Given these shortcomings and inspired by Damonte et al. [7] to better understand the limitations of AMR parsers and to find their strong points, we propose a new metric for evaluating AMR parsers, named SEMA (Semantic Evaluation Metric for AMR). Our metric deals with these issues of the smatch metric, presenting a new way to evaluate concepts and relations in AMR structures, computing precision, recall, and f-score values between two AMRs. Moreover, we compare smatch and SEMA, using four well-known AMR parsers in order to analyze the differences between the metrics and, finally, we discuss the obtained results.
In what follows, Sect. 2 presents the essential related work. In Sect. 3, we introduce the AMR fundamentals. Sect. 4 details our developed metric. In Sect. 5, we compare smatch and SEMA and, finally, Sect. 6 concludes the paper.
2 Related Work
Compared to traditional meaning representations, AMR is a relatively new representation, as well as AMR parsing is a new task. Thus, there are few works involving semantic representation measurements.
Allen et al. [1] adopted a logical form representation for evaluating its semantic representation. The authors proposed a metric that computes the maximum score by any alignment among logical form graphs. This representation needs an alignment between the input sentences and the semantic analysis. However, the authors did not address how to determine the alignments.
Dridan and Oepen [8] directly evaluated a semantic parser output by comparing semantic sub-structures. The authors also adopted a logical form representation for evaluating its semantic representation. For that, the authors required an alignment between sentence spans and semantic sub-structures. One limitation of that metric is the need for an alignment between the input sentences and their semantic analyses.
Cai and Knight [6] developed a metric named smatch that calculates the degree of overlap between two AMR structures. The metric computes the maximum f-score obtainable via one-to-one matching of variables between two AMRs.
As the smatch metric, our metric is also focused on AMR structures. However, our metric is more robust, because it deals with the several drawbacks that smatch has, as the dependence of elements (nodes, edges), the self-relation created on the root of the graph, and the weights generated for different error types.
3 AMR Essentials
Abstract Meaning Representation (AMR) is a semantic representation language designed to capture the meaning of a sentence, abstracting away from elements of the surface syntactic structure, such as morphosyntactic information and word ordering [4]. Hence, words that do not significantly contribute to the meaning of a sentence are left out of the annotation.

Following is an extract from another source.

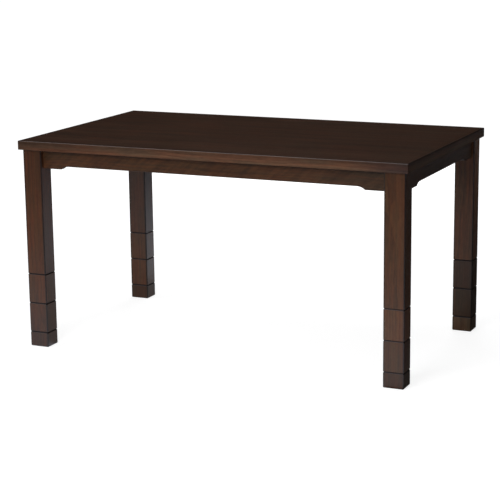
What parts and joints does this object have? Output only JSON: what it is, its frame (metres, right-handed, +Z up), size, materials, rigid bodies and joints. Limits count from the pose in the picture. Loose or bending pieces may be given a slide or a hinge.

AMR focuses on the predicate-argument structure of a sentence, as defined by the PropBank resource [17]. It may be represented as a single-rooted directed acyclic graph with labeled nodes (concepts) and edges (relations) among them. Nodes represent the main events and entities mentioned in a sentence, and edges represent semantic relationships among nodes. AMR concepts are either words in their lexicalized forms (e.g., boy, girl), PropBank framesets (want-01, adjust-01), or special keywords such as date-entity, distance-entity,
government-organization, and others. PropBank framesets are essentially verbs linked to lists of possible arguments and their semantic roles. In Fig. 3, we show a PropBank frameset example. The frameset edge.01, which represents the “move slightly” sense, has six arguments (Arg 0 to 5).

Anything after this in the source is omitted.